Last month, a Brenham man named Tim Cole was exonerated by DNA evidence for a rape he was convicted for in 1985 solely on the basis of the testimony of one eyewitness – the victim of the rape. Years later, another man confessed to the crime, but that wasn’t enough to overturn former Texas Tech student Cole’s conviction, which finally came this year when evidence that had been on hand for over 20 years was finally tested and proved that the other man had committed the crime. Of course, Cole’s exoneration didn’t do him much good. While his exoneration was some comfort to his family.
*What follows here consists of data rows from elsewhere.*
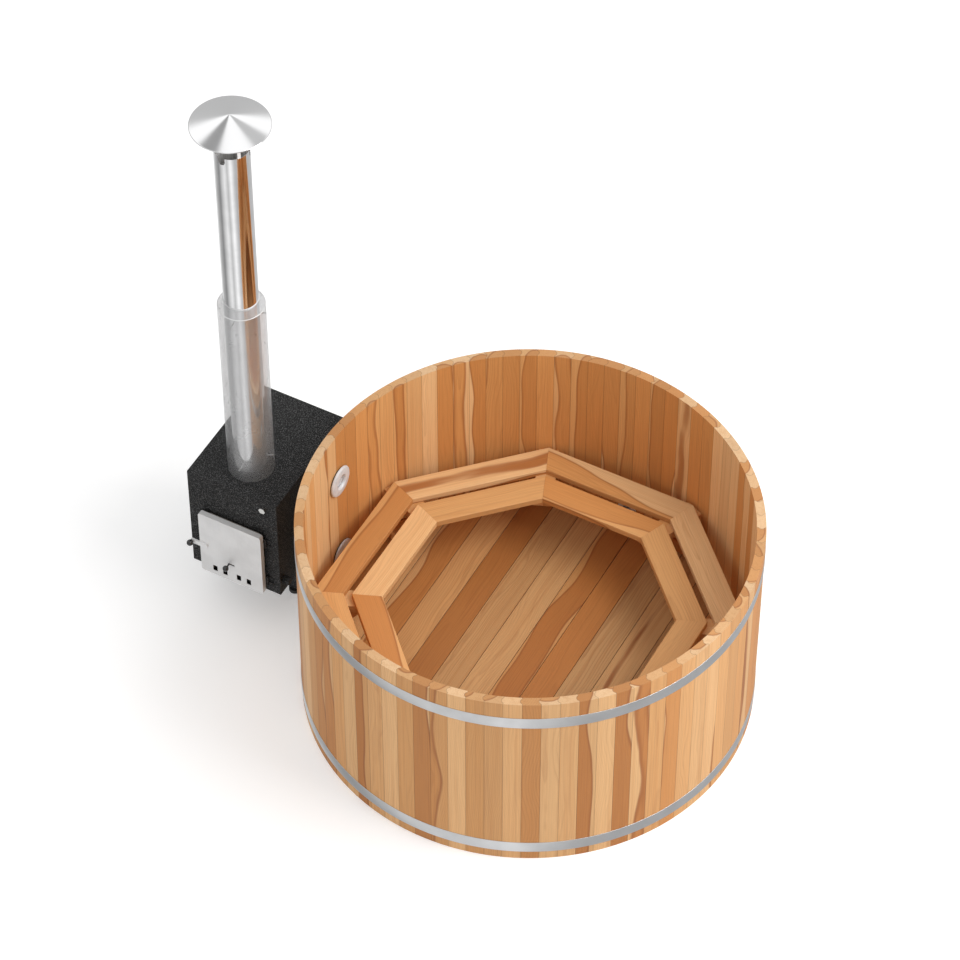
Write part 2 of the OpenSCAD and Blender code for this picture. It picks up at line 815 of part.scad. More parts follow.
module rain_cap() {
    hem = 5;
    color(steel) at_flue() translate([0, 0, cap_z]) rotate_extrude() polygon([
        [0, cap_rise - cap_t], [cap_r - cap_t, 0], [cap_r - cap_t, -hem],
        [cap_r, -hem], [cap_r, cap_t], [0, cap_rise]
    ]);
}

// Curved strips inside the pipe's end that carry the rain cap
module cap_legs() {
    slope = (cap_rise - cap_t) / (cap_r - cap_t);
    strip_out = duct_r + hair - fit;
    strip_turn = 11;
    top = cap_z + (cap_r - cap_t - strip_out) * slope - 0.2;
    color(steel) at_flue() for (k = [0 : slots - 1]) rotate(slot_turn + (k + 0.5) * 360 / slots - strip_turn / 2)
        translate([0, 0, flue_top_z - slot_h]) rotate_extrude(angle = strip_turn)
            translate([strip_out - leg_strip_t, 0]) square([leg_strip_t, top - flue_top_z + slot_h]);
}

// ---- Ports of the water jacket ----

module jacket_plug() {
    head_h = 11;
    color(steel) {
        translate([plug_x, stove_y0 - hair, plug_z]) rotate([90, 0, 0]) cylinder(r = 16.5, h = head_h, $fn = 6);
        bar_y(13, stove_y0 - hair - 1, stove_y0 + 16, plug_x, plug_z);
    }
}

module cock_boss() {
    color(black) bar_x(18, stove_x1 + hair, stove_x1 + cock_reach, cock_y, cock_z, r_in = 8 + running);
}

// Screw-down knob of the stove's drain cock
module cock_knob() {
    lobes = 6;
    x0 = stove_x1 + cock_reach + fit;
    color(black) {
        bar_x(8, stove_x1 - plate_t - 6, x0 + 1, cock_y, cock_z);
        translate([x0, cock_y, cock_z]) rotate([0, 90, 0]) linear_extrude(16) {
            circle(r = 16);
            for (k = [0 : lobes - 1]) rotate(k * 360 / lobes) translate([14.5, 0]) circle(r = 4.5);
        }
    }
}

// ---- Stove door ----

module air_holes(y0, y1, grow = 0) {
    for (dx = [-air_out, -air_in, air_in, air_out])
        block([stove_cx + dx - air_w / 2 - grow, y0, air_z - air_h / 2 - grow],
              [stove_cx + dx + air_w / 2 + grow, y1, air_z + air_h / 2 + grow]);
}

// Folded pan of the door: its face and the four folded sides
module door_pan() {
    s = door_sheet;
    slot_hw = stem_r + 0.6;
    color(steel) difference() {
        panel(door_x0, door_x1, door_z0, door_z1, door_face_y, door_back_y, door_corner);
        panel(door_x0 + s, door_x1 - s, door_z0 + s, door_z1 - s,
              door_inside_y, door_back_y + 1, door_corner - s);
        air_holes(door_face_y - 1, door_inside_y + 1);
        block([knob_x, door_face_y - 1, knob_z - slot_hw],
              [knob_x + air_travel, door_inside_y + 1, knob_z + slot_hw]);
        for (x = [knob_x, knob_x + air_travel])
            bar_y(slot_hw, door_face_y - 1, door_inside_y + 1, x, knob_z);
        bar_y(pivot_r + running, door_face_y - 1, door_inside_y + 1, pivot_x, pivot_z);
    }
}

// Inner plate of the door, with a slot that lets the air through
module door_back() {
    s = door_sheet + hair;
    color("#3a3a3c") difference() {
        panel(door_x0 + s, door_x1 - s, door_z0 + s, door_z1 - s,
              door_back_y - 3, door_back_y, door_corner - s);
        block([stove_cx - air_out - air_w / 2, door_back_y - 4, air_z - air_h / 2],
              [stove_cx + air_out + air_w / 2, door_back_y + 1, air_z + air_h / 2]);
        bar_y(pivot_r + running, door_back_y - 5, door_back_y + 1, pivot_x, pivot_z);
    }
}

// Ceramic board inside the pan, above the air slider
module door_insulation() {
    color("#d8d2c4") block([pivot_x + 14, door_inside_y + 5, knob_z + 20],
                           [door_x1 - 12, door_back_y - 3 - hair, door_z1 - 12]);
}

// Rope seal that closes the door on the front plate
module door_seal() {
    y0 = door_back_y + hair;
    y1 = stove_y0 - fit;
    color("#8d8a84") difference() {
        mouth(y0, y1, grow = seal_gap + seal_w);
        mouth(y0 - 1, y1 + 1, grow = seal_gap);
    }
}

// Rails that hold the air slider against the face
module slider_rails() {
    x0 = stove_cx - slider_w / 2 - air_travel / 2;
    x1 = stove_cx + slider_w / 2 + air_travel / 2;
    lip = slider_t + 2 * fit;
    y0 = door_inside_y + hair;
    color(steel) {
        for (low = [true, false]) {
            edge = low ? air_z - slider_h / 2 - fit : air_z + slider_h / 2 + fit;
            out = low ? edge - 4 : edge + 4;
            in = low ? edge + 4 : edge - 4;
            difference() {
                block([x0, y0, min(out, in)], [x1, y0 + lip + 2, max(out, in)]);
                block([x0 - 1, y0 - 1, min(edge, in) - 0.01], [x1 + 1, y0 + lip, max(edge, in) + 0.01]);
                block([knob_x - 14, y0 - 1, edge - (low ? -5 : 5)],
                      [knob_x + air_travel + 14, y0 + lip, edge + (low ? 0 : 5)]);
            }
        }
    }
}

// Sliding plate with four holes and a tab that carries the knob
module air_slider() {
    y0 = door_inside_y + fit;
    shift = -air_travel / 2;
    color(steel) difference() {
        union() {
            block([stove_cx - slider_w / 2 + shift, y0, air_z - slider_h / 2],
                  [stove_cx + slider_w / 2 + shift, y0 + slider_t, air_z + slider_h / 2]);
            block([knob_x - 9, y0, air_z], [knob_x + 9, y0 + slider_t, knob_z + 8]);
        }
        air_holes(y0 - 1, y0 + slider_t + 1);
    }
}

module air_knob() {
    ball_y = door_face_y - knob_out;
    color(black) {
        bar_y(stem_r, ball_y, door_inside_y + fit - hair, knob_x, knob_z);
        translate([knob_x, ball_y, knob_z]) sphere(r = air_ball_r);
    }
}

// ---- Hinges ----

// Every hinge has a middle knuckle on the door and two on the stove
module door_hinges() {
    leaf_w = 26;
    y0 = door_back_y + hair;
    color(steel) for (z = hinge_zs) difference() {
        union() {
            translate([hinge_x, hinge_y, z - knuckle_h / 2]) cylinder(r = knuckle_r, h = knuckle_h);
            block([hinge_x - leaf_w, y0, z - knuckle_h / 2], [hinge_x, y0 + leaf_t, z + knuckle_h / 2]);
        }
        translate([hinge_x, hinge_y, z - knuckle_h]) cylinder(r = hinge_pin_r + running, h = 2 * knuckle_h);
    }
}

module frame_hinges() {
    leaf_w = 28;
    h = 16;
    y1 = stove_y0 - hair;
    color(black) for (z = hinge_zs, side = [-1, 1]) {
        z0 = side > 0 ? z + knuckle_h / 2 + fit : z - knuckle_h / 2 - fit - h;
        difference() {
            union() {
                translate([hinge_x, hinge_y, z0]) cylinder(r = knuckle_r, h = h);
                block([hinge_x, y1 - leaf_t, z0], [hinge_x + leaf_w, y1, z0 + h]);
            }
            translate([hinge_x, hinge_y, z0 - 1]) cylinder(r = hinge_pin_r, h = h + 2);
        }
    }
}

module hinge_pins() {
    reach = knuckle_h / 2 + fit + 16;
    color(steel) for (z = hinge_zs) translate([hinge_x, hinge_y, z - reach]) {
        cylinder(r = hinge_pin_r, h = 2 * reach);
        translate([0, 0, 2 * reach]) cylinder(r = 4.5, h = 2.5);
    }
}

// ---- Latch ----

// Flat lever on the door's face
module latch_lever() {
    y0 = door_face_y - fit - lever_t;
    color(steel) {
        bar_y(lever_hw, y0, y0 + lever_t, pivot_x, pivot_z);
        block([pivot_x - lever_len, y0, pivot_z - lever_hw], [pivot_x, y0 + lever_t, pivot_z + lever_hw]);
    }
}

module latch_ball() {
    y_face = door_face_y - fit - lever_t;
    x = pivot_x - lever_len + 2;
    ball_y = y_face - lever_ball_r + 1;
    color(black) translate([x, ball_y, pivot_z]) rotate([-90, 0, 0]) rotate_extrude() intersection() {
        circle(r = lever_ball_r);
        translate([0, -lever_ball_r]) square([lever_ball_r, 2 * lever_ball_r - 1 - hair]);
    }
}

// Spindle through the door with the tongue behind it
module latch_tongue() {
    y0 = door_back_y + 2;
    color(steel) {
        bar_y(pivot_r, door_face_y - fit + hair, y0 + tongue_t, pivot_x, pivot_z);
        bar_y(9, y0, y0 + tongue_t, pivot_x, pivot_z);
        block([pivot_x - lever_len + 8, y0, pivot_z - 9], [pivot_x, y0 + tongue_t, pivot_z + 9]);
    }
}

// Ledge on the stove's front that the shut latch rests on
module latch_rest() {
    x0 = pivot_x - lever_len + 6;
    color(black) {
        block([x0, door_back_y + 2, pivot_z - 9 - fit - 5], [x0 + 20, stove_y0 - hair, pivot_z - 9 - fit]);
        block([x0, stove_y0 - 4, pivot_z - 36], [x0 + 20, stove_y0 - hair, pivot_z - 12]);
    }
}

staves();
bored_staves();
floor_boards();
floor_bearers();
hoops();
hoop_lugs();
hoop_bolts();
bench_outer_boards();
bench_inner_boards();
bench_bearers();
bench_braces();
bench_posts();
bench_screws();
wall_flanges();
flange_strainers();
inner_gaskets();
outer_gaskets();
pipe_nuts();
water_pipes();
pipe_bosses();
drain_flange();
drain_gaskets();
drain_nut();
drain_valve();
drain_ball();
drain_lever();
stove_casing();
stove_front();
stove_top();
stove_base();
stove_stand();
stand_feet();
firebox();
firebox_roof();
fire_grate();
grate_ledges();
flue_duct();
flue_pipe();
heat_guard();
guard_collar();
guard_spacers();
rain_cap();
cap_legs();
jacket_plug();
cock_boss();
cock_knob();
door_pan();
door_back();
door_insulation();
door_seal();
slider_rails();
door_hinges();
frame_hinges();
hinge_pins();
latch_lever();
latch_ball();
latch_tongue();
latch_rest();
air_slider();
air_knob();
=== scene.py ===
"""Looks of a stave-built hot tub and its wood stove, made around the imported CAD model.

Every length is in metres. The origin is on the ground under the middle of the tub, +Z is up,
and the stove stands on the -X side.
"""
import functools
import json
import math

import bmesh
import bpy
import numpy as np
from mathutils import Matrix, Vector

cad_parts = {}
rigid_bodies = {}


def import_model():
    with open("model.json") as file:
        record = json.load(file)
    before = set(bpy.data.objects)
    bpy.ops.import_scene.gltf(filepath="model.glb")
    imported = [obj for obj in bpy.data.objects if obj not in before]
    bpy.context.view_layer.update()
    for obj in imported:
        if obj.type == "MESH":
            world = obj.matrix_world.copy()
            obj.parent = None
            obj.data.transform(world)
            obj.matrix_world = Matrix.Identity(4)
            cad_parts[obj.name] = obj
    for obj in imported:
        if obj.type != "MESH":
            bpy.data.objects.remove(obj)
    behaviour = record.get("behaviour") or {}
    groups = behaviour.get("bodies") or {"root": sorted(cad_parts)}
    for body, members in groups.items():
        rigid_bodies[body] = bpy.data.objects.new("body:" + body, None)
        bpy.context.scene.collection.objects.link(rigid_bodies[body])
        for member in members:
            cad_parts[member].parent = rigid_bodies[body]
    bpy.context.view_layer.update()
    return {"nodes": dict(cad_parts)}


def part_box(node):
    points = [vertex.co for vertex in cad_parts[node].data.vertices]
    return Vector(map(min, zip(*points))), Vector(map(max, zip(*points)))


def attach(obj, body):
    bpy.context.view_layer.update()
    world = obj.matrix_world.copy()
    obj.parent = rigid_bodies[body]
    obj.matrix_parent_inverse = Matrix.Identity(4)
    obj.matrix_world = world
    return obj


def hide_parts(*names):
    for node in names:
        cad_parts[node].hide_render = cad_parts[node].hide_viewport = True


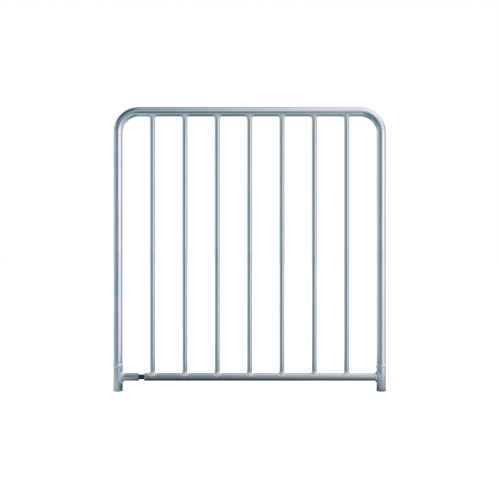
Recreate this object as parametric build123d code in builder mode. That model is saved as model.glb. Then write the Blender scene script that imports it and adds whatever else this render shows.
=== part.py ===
"""Crowd control barrier panel of zinc-plated steel tube, in millimetres.

A bent tube makes the top rail and both legs.  Each leg is butt-welded, over an inner spigot, to
a short sleeve that is open at the bottom to drop over a ground spigot.  A thinner bottom rail
joins the two sleeves, with a moulded connector near its left end, and upright bars fill the
frame at equal gaps.

Frame: X along the barrier, Y through it, +Z up.  The origin is on the ground, midway between
the legs.
"""

import os
from math import asin, pi

from build123d import *

# Bent frame tube
frame_height = 1000.0  # ground to the top of the tube
frame_width = 960.0  # over both legs
frame_d = 33.7
frame_wall = 2.6
bend_radius = 74.0  # to the tube's centre line

# Bottom rail
rail_d = 28.0
rail_wall = 1.5
rail_height = 50.0  # ground to the rail's centre line

# Upright bars
bar_count = 7
bar_d = 18.0
bar_wall = 1.5

# Leg sleeves and the spigots inside their joints
sleeve_length = 90.0
socket_ream = 0.35  # taken off the bore all round, from the ground up
socket_land = 5.0  # plain bore left between the socket and the spigot
spigot_length = 60.0
spigot_wall = 2.5
spigot_clearance = 0.1  # all round

# Connector in the bottom rail
rail_overhang = 20.0  # first bar to the rail's cut end
neck_d = 18.0
neck_length = 20.0
insert_length = 25.0  # inside each tube end
insert_clearance = 0.1  # all round
insert_lead = 1.0  # bevel on each insert's end

# Welds and edges
bar_weld = 3.5  # leg of the fillet round each bar end
rail_weld = 5.0  # leg of the fillet round each rail end
weld_room = 0.6  # most of the free wall beside a branch that its bead covers
seam_width = 14.0
seam_height = 1.2
edge_break = 0.5

# Worked out from the sizes above
frame_r = frame_d / 2
frame_bore_r = frame_r - frame_wall
rail_r = rail_d / 2
rail_bore_r = rail_r - rail_wall
bar_r = bar_d / 2
insert_r = rail_bore_r - insert_clearance
leg_x = frame_width / 2 - frame_r
top_z = frame_height - frame_r
spigot_z = sleeve_length - spigot_length / 2
socket_depth = spigot_z - socket_land
bar_gap = (2 * (leg_x - frame_r) - bar_count * bar_d) / (bar_count + 1)
bar_pitch = bar_gap + bar_d
bar_positions = [(i - (bar_count - 1) / 2) * bar_pitch for i in range(bar_count)]
rail_start_x = bar_positions[0] - bar_r - rail_overhang
neck_start_x = rail_start_x - neck_length
leg_positions = {"left": -leg_x, "right": leg_x}


def upward(x, z):
    """Plane facing up at a place on the panel's middle plane."""
    return Plane((x, 0, z), x_dir=(1, 0, 0), z_dir=(0, 0, 1))


def rightward(x, z):
    """Plane facing +X at a place on the panel's middle plane."""
    return Plane((x, 0, z), x_dir=(0, 1, 0), z_dir=(1, 0, 0))


def draw_tube(radius, wall):
    """Draw a tube's wall in the sketch that is open."""
    Circle(radius)
    Circle(radius - wall, mode=Mode.SUBTRACT)


def fillet_bead(branch_plane, branch_r, run_plane, run_r, leg):
    """Weld bead round a branch tube whose plane stands square on a run tube's middle."""
    free_wall = run_r * (pi / 2 - asin(branch_r / run_r))
    leg = min(leg, weld_room * free_wall)
    reach = run_r + branch_r + 2 * leg
    with BuildPart() as bead:
        with BuildSketch(run_plane):
            Circle(run_r)
        extrude(amount=reach, both=True)
        with BuildSketch(branch_plane):
            Circle(branch_r)
        extrude(amount=reach)
        chamfer(bead.edges(Select.NEW), leg)
        with BuildSketch(run_plane):
            Circle(run_r)
        extrude(amount=2 * reach, both=True, mode=Mode.SUBTRACT)
        with BuildSketch(branch_plane):
            Circle(branch_r)
        extrude(amount=2 * reach, both=True, mode=Mode.SUBTRACT)
    return bead.part


def save(part, name):
    """Label a finished piece and write its STEP file."""
    part.label = name
    export_step(part, f"parts/{name}.step")


os.makedirs("parts", exist_ok=True)

# Bent tube: both legs, two bends and the top rail in one length
with BuildPart() as top_frame:
    with BuildLine() as frame_path:
        FilletPolyline(
            (-leg_x, 0, sleeve_length),
            (-leg_x, 0, top_z),
            (leg_x, 0, top_z),
            (leg_x, 0, sleeve_length),
            radius=bend_radius,
        )
    with BuildSketch(upward(-leg_x, sleeve_length)):
        draw_tube(frame_r, frame_wall)
    sweep(path=frame_path.wire())
save(top_frame.part, "top_frame")

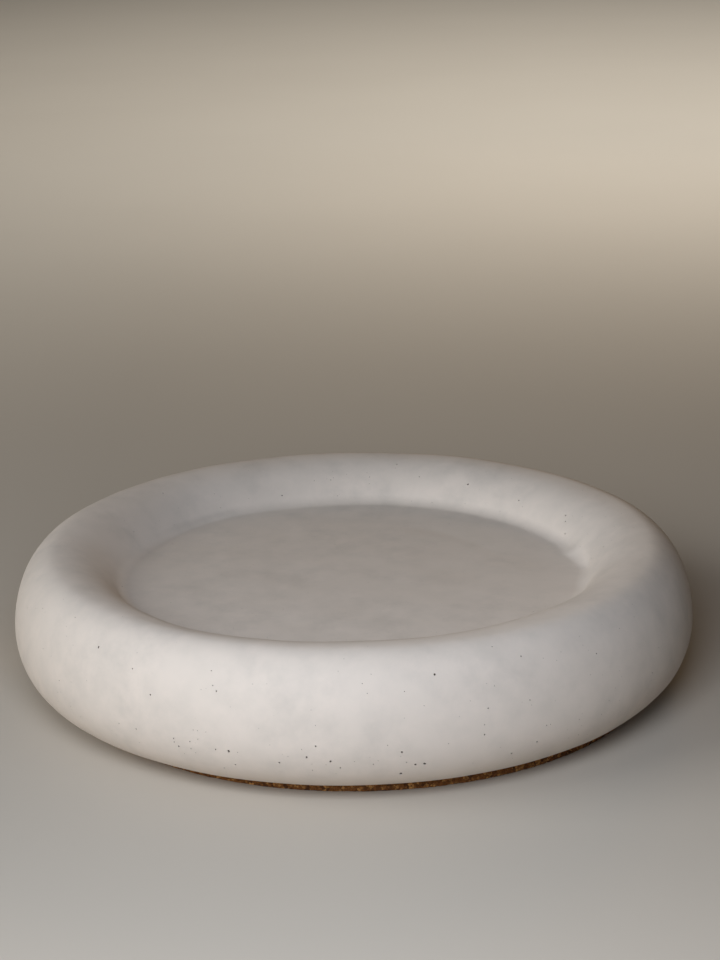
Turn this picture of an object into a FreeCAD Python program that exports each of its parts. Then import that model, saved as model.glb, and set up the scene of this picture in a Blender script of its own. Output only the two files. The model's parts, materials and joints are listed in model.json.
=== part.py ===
import FreeCAD, Part
import math
import os

# A round plaster mould: one solid cast body with a fat rounded rim round a shallow flat recess,
# glued a little off centre to a disc of cork sheet that it rests on.
# Millimetres, +Z up. The origin is on the cast body's axis, at the underside of the cork.

# Cork sheet and the adhesive that holds it
cork_thickness = 3.2
cork_radius = 85.6
cork_offset = 2.0
glue_thickness = 0.3
glue_edge_inset = 0.8

# Cast body
outer_radius = 100.0
widest_height = 20.0
crown_radius = 86.8
rim_height = 41.6
recess_floor_height = 30.1
recess_wall_reach = 18.9
recess_wall_depth = 17.7
recess_corner_fillet = 5.0

# Worked out from the dimensions above
base_height = cork_thickness + glue_thickness
glue_radius = cork_radius - glue_edge_inset
recess_wall_centre_height = rim_height - recess_wall_depth

QUARTER_TURN = math.pi / 2
FULL_TURN_DEGREES = 360
AXIS_POINT = FreeCAD.Vector(0, 0, 0)
UP = FreeCAD.Vector(0, 0, 1)
# How far an edge's height may be from the recess floor and still be its corner
HEIGHT_TOLERANCE = 1e-4


def section_point(radius, height):
    """A point of the half section, which lies in the XZ plane."""
    return FreeCAD.Vector(radius, 0, height)


def ellipse_arc(major_end, minor_end, centre, first_angle=0.0):
    """The arc of an ellipse up to its minor axis end, from first_angle past its major axis end."""
    ellipse = Part.Ellipse(major_end, minor_end, centre)
    return Part.ArcOfEllipse(ellipse, first_angle, QUARTER_TURN).toShape()


def body_outline():
    """Half section of the cast body: flat base, two outer quarters, recess wall, recess floor."""
    axis_bottom = section_point(0, base_height)
    axis_top = section_point(0, recess_floor_height)
    base_edge = section_point(crown_radius, base_height)
    widest = section_point(outer_radius, widest_height)
    crown = section_point(crown_radius, rim_height)
    outer_centre = section_point(crown_radius, widest_height)
    wall_centre = section_point(crown_radius, recess_wall_centre_height)
    wall_side = section_point(crown_radius - recess_wall_reach, recess_wall_centre_height)

    rise_to_floor = recess_floor_height - recess_wall_centre_height
    floor_angle = math.asin(rise_to_floor / recess_wall_depth)
    corner_radius = crown_radius - recess_wall_reach * math.cos(floor_angle)
    floor_corner = section_point(corner_radius, recess_floor_height)

    base = Part.LineSegment(axis_bottom, base_edge).toShape()
    lower_outer = ellipse_arc(base_edge, widest, outer_centre)
    upper_outer = ellipse_arc(crown, widest, outer_centre)
    recess_wall = ellipse_arc(wall_side, crown, wall_centre, floor_angle)
    recess_floor = Part.LineSegment(floor_corner, axis_top).toShape()
    axis_line = Part.LineSegment(axis_top, axis_bottom).toShape()
    return Part.Wire([base, lower_outer, upper_outer, recess_wall, recess_floor, axis_line])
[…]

Cole himself died in prison in 1999.

Number two, there is biblical precedent against one-witness testimony.

Though the concept is mentioned in several places in the Old Testament, here is the most iron-clad example -- Deuteronomy 19:15: “One witness is not enough to convict a man accused of any crime or offense he may have committed. A matter must be established by the testimony of two or three witnesses.”

Later, the concept of two or three witness is affirmed in the New Testament by the Apostles Paul and Peter and even Jesus Christ, in Matthew 18, verses 15 and 16: "If your brother sins against you, go and show him his fault, just between the two of you. If he listens to you, you have won your brother over. But if he will not listen, take one or two others along, so that 'every matter may be established by the testimony of two or three witnesses.'”

So think about that for a little while. So long as our local “Grand Inquisitors” are allowed to ask this question in jury selection, there is almost no way in Hell Jesus Christ could sit on a jury in Harris County, Texas.